Carole Wilson campe Grand-mère Buryjovka se pliant en quatre pour son petit-fils, Števa, à la fois plaisante envers ceux qu’elle aime, mais acerbe, piquante, méchante envers les autres. Elle projette une voix profonde de mezzo-soprano truffé de nuances variées, riches et appuyée de beaux graves qui viennent souligner la profondeur du timbre.
Michael Kraus, le Contremaître du moulin, emprunte un jeu similaire à celui de la Grand-mère, plongeant à la fois dans le rire et l’amertume, tout cela porté par un baryton profond, aisé et doté d’une tenue souple et maîtrisée (d’autant plus que, comme la Grand-mère Buryja et la Sacristine, il fume sur scène).
Michael Mofidian est un Maire plutôt aimable et insouciant. Le chant est doux, le grave est doté d’une belle clarté. Quant à l’épouse du maire, elle est interprétée par Céline Kot qui présente un mezzo appliqué et efficace.

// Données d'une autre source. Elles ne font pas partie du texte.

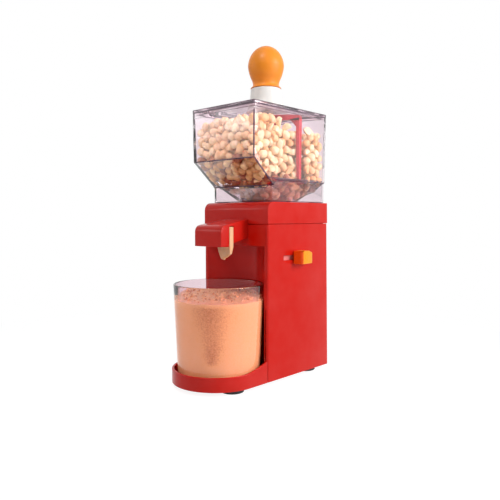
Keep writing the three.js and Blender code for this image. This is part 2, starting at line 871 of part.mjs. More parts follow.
function stirrerArm() {
  const armBottom = armTop - armThick;
  const barInside = armReach - barThick;
  const hub = diskZ(hubRadius, armBottom - hubDrop, armTop);
  const arm = box(0, armReach, -armWidth / 2, armWidth / 2, armBottom, armTop);
  const bar = tapered([
    [armWidth / 2 - 1, barInside + 0.4, armReach - 0.6, barBottom],
    [armWidth / 2, barInside, armReach, barBottom + barTip],
    [armWidth / 2, barInside, armReach, armTop],
  ], 1).rotate([0, 0, -90]);
  const web = new THREE.Shape();
  web.moveTo(barInside + 1, armBottom - gusset);
  web.lineTo(barInside + 1, armBottom + 1);
  web.lineTo(barInside - gusset, armBottom + 1);
  const bore = diskZ(rodRadius + seat, armBottom - rodInHub - seat, armTop + past);
  return cut(join(hub, arm, bar, prismY(web, -gussetThick / 2, gussetThick / 2)), bore)
    .rotate([0, 0, THREE.MathUtils.radToDeg(armTurn)])
    .translate([0, stirY, 0]);
}

// Grinder

function grindingChamber() {
  const rear = plateFront - seat;
  const barrel = join(
    diskY(barrelRadius, barrelFront, rear, grindHeight),
    diskY(flangeRadius, rear - flangeThick, rear, grindHeight, smooth),
  );
  const around = neckWall + seat;
  const throatBox = (half, margin, z0, z1) => box(
    -half - margin, half + margin, throatFront - margin, throatRear + margin, z0, z1,
  );
  const inlet = throatBox(throatHalf, around + inletWall, grindHeight, bodyTop - seat);
  const neckSeat = throatBox(throatHalf, around, neckBottom, bodyTop + past);
  const bore = diskY(boreRadius, barrelFront - past, barrelEnd, grindHeight);
  const ringSeat = diskY(
    ringRadius + seat, barrelFront - past, barrelFront + ringLength + 2 * seat, grindHeight,
  );
  const shaftHole = diskY(shaftRadius + clear, barrelEnd - past, rear + past, grindHeight);
  const bushHole = diskY(bushRadius + seat, barrelEnd + flangeThick, rear + past, grindHeight);
  const throat = box(
    -boreRadius, boreRadius, throatFront, barrelEnd, grindHeight, bodyTop + past,
  );
  const throatBack = box(
    -boreRadius, boreRadius, barrelEnd - past, throatRear, grindHeight + barrelRadius, bodyTop + past,
  );
  return cut(join(barrel, inlet), bore, ringSeat, shaftHole, bushHole, throat, throatBack, neckSeat);
}

// A ridged ring of points across the grinder's axis
function ridgedRing(radius, height, count, y, twist) {
  return Array.from({ length: 2 * count }, (_, i) => {
    const angle = -twist - (Math.PI * i) / count;
    const reach = i % 2 === 0 ? radius : radius - height;
    return new THREE.Vector3(reach * Math.cos(angle), y, grindHeight + reach * Math.sin(angle));
  });
}

function ridgedCone(front, rear, height, count, y0, y1, turn) {
  const rings = Array.from({ length: ridgeSteps + 1 }, (_, i) => {
    const share = i / ridgeSteps;
    const radius = front + (rear - front) * share;
    return ridgedRing(radius, height, count, y0 + (y1 - y0) * share, turn * share);
  });
  return loft(rings);
}

function grindingRing() {
  const y0 = barrelFront + seat;
  const y1 = y0 + ringLength;
  const around = clear + ridgeHeight;
  const bore = ridgedCone(
    coneFront + around + clear, coneRear + around - seat, ridgeHeight,
    ridges + 4, y0 - weld, y1 + weld, -0.3,
  );
  return cut(diskY(ringRadius, y0, y1, grindHeight), bore);
}

function grindingRotor() {
  const y0 = barrelFront + 3 * seat;
  const y1 = barrelFront + seat + ringLength;
  const cone = ridgedCone(coneFront, coneRear, ridgeHeight, ridges, y0, y1, 0.5);
  return cut(cone, diskY(shaftRadius + seat, y0 - past, y1 + past, grindHeight, small));
}

// Shaft with a flight whose lobe turns once for each pitch
function auger() {
  const steps = turnSteps * screwTurns;
  const flight = Array.from({ length: steps + 1 }, (_, i) => {
    const share = i / steps;
    const twist = 2 * Math.PI * screwTurns * share;
    return Array.from({ length: small }, (_, k) => {
      const lobe = [screwRadius, screwRadius, screwRadius - 0.8, shaftRadius + 0.8];
      const reach = lobe[Math.min(k, small - k, lobe.length - 1)];
      const angle = -(2 * Math.PI * k) / small - twist;
      return new THREE.Vector3(
        reach * Math.cos(angle),
        screwStart + (screwEnd - screwStart) * share,
        grindHeight + reach * Math.sin(angle),
      );
    });
  });
  const shaft = diskY(shaftRadius, barrelFront + 2, lowGearRear + past, grindHeight, small);
  return join(loft(flight), shaft);
}

function ringY(outer, inner, y0, y1, height, sides) {
  return cut(
    diskY(outer, y0, y1, height, sides),
    diskY(inner, y0 - past, y1 + past, height, sides),
  );
}

// Gear train: auger gear above, double idler between, motor pinion below

const down = -Math.PI / 2;
const up = Math.PI / 2;

function augerGear() {
  const hub = diskY(2 * shaftRadius, lowGearFront - 1, lowGearRear, grindHeight);
  const wheel = gear(augerTeeth, down, grindHeight, lowGearFront, lowGearRear);
  return cut(join(wheel, hub), diskY(shaftRadius + seat, plateFront, highGearRear, grindHeight, small));
}

function idlerGear() {
  const gapAngle = Math.PI / idlerTeeth;
  const pinion = gear(idlerTeeth, up + gapAngle, idlerHeight, lowGearFront, highGearFront + past);
  const wheel = gear(wheelTeeth, down, idlerHeight, highGearFront, highGearRear);
  return cut(join(pinion, wheel), diskY(pinRadius + seat, plateFront, bodyDepth, idlerHeight, small));
}

function idlerPin() {
  const head = plateFront - seat;
  const profile = [
    [0, head - pinHead],
    [pinRadius + pinHead, head - pinHead],
    [pinRadius + pinHead, head],
    [pinRadius, head],
    [pinRadius, highGearRear + pinEnd],
    [0, highGearRear + pinEnd],
  ];
  return turnedY(profile, idlerHeight, small);
}

function motorPinion() {
  const gapAngle = Math.PI / pinionTeeth;
  const rootRadius = gearModule * (pinionTeeth / 2 - toothDrop);
  const shaft = diskY(motorShaftRadius, plateFront - shaftInMotor, highGearRear + 2, motorHeight, small);
  const hub = diskY(rootRadius, highGearFront - 3, highGearFront + past, motorHeight, small);
  return join(shaft, hub, gear(pinionTeeth, up + gapAngle, motorHeight, highGearFront, highGearRear));
}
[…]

Karolka devait être interprétée par Eugénie Joneau mais, celle-ci étant malade, le rôle revient à Séraphine Cotrez. Sa Karolka est joyeuse et bondissante, piquante avec Števa et pleine d’attentions pour Jenůfa. La voix suit le jeu, elle-même pétillante, pour un timbre solaire et un chant porté avec précision.
De même que pour Eugénie Joneau, Borbala Szuromi ne peut chanter le rôle de Jano, néanmoins, elle le mime sur scène tandis que Clara Guillon assure, par une voix nuancée au timbre chaleureux, le chant. Varduhi Khachatryan, également souffrante, est remplacée par Mi-Young Kim, précise et prévenante dans l’interprétation de ses deux personnages (Tetka et une servante). Enfin, Barena, la servante du moulin, revient à Mayako Ito, qui joue d’un soprano vibrant et stellaire.
Evelyn Herlitzius impressionne dans le rôle de la Sacristine Kostelnička Buryjovka, par son chant comme par son engagement théâtral. La voix est puissante, chargée d’une violence lui arrachant des graves parfois trop essoufflés, mais déchirants. Son soprano dramatique envahit toute la scène et étreint le public par ses exclamations tragiques, dans une énergie qui n’en démord pas, énergie qu’elle déploie dans un jeu quasi-possédé, alternant entre la fierté, l’épuisement et le chagrin, démontrant avec un acharnement presque dostoïevskien la palette des tourments du personnage avant et après son crime.
Enfin, Jenůfa est interprétée par Corinne Winters, ici dans sa prise de rôle. Le premier acte la fait paraître comme une jeune fille simple et naïve, quoique déjà solitaire, isolée des autres par la mise en scène, bien que tentant sans succès de s’intégrer au chœur festif – une solitude soulignée plus encore dans les deux autres actes, jusqu’à son union avec Laca. Elle est dépeinte par un soprano ample, au timbre plutôt sombre et paré de teintes hivernales, de nuances qui dépeignent avec émotion les souffrances de Jenůfa. La souplesse est également de mise et le chant se déploie, appliqué, sans accroc, armé d’une prononciation claire et nette de la langue tchèque. Une belle douceur est également à noter, touchant d’autant plus le public, qui l’acclame avec enthousiasme à la fin du spectacle.
Plus que le couple de Števa et Jenůfa, plus que le couple de Laca et Jenůfa, c’est bien le duo de Jenůfa et de sa belle-mère, la Sacristine, qui est mis en avant dans cette mise en scène, par l’évidence de la confiance que lui porte Jenůfa et l’amour que lui porte la Sacristine, alors même que par peur de sa propre honte, la vieille femme sacrifie l’enfant : une force de relation soulignée par Jenůfa déposant symboliquement la terre sur le corps du nourrisson et la tendant à sa belle-mère pour qu’ensemble, elles enterrent le petit, démontrant ainsi son pardon, sa compassion et son affection intacte.
Et c’est sur la découverte du véritable amour, celui qui a grandi à travers les épreuves et les souffrances, que s’unissent Laca et Jenůfa, quoique dira le monde, et que s’achève enfin l’opéra alors qu’apparait sur les marches, dans un linceul blanc, un petit enfant qui vient rejoindre sa mère, image du bonheur à venir.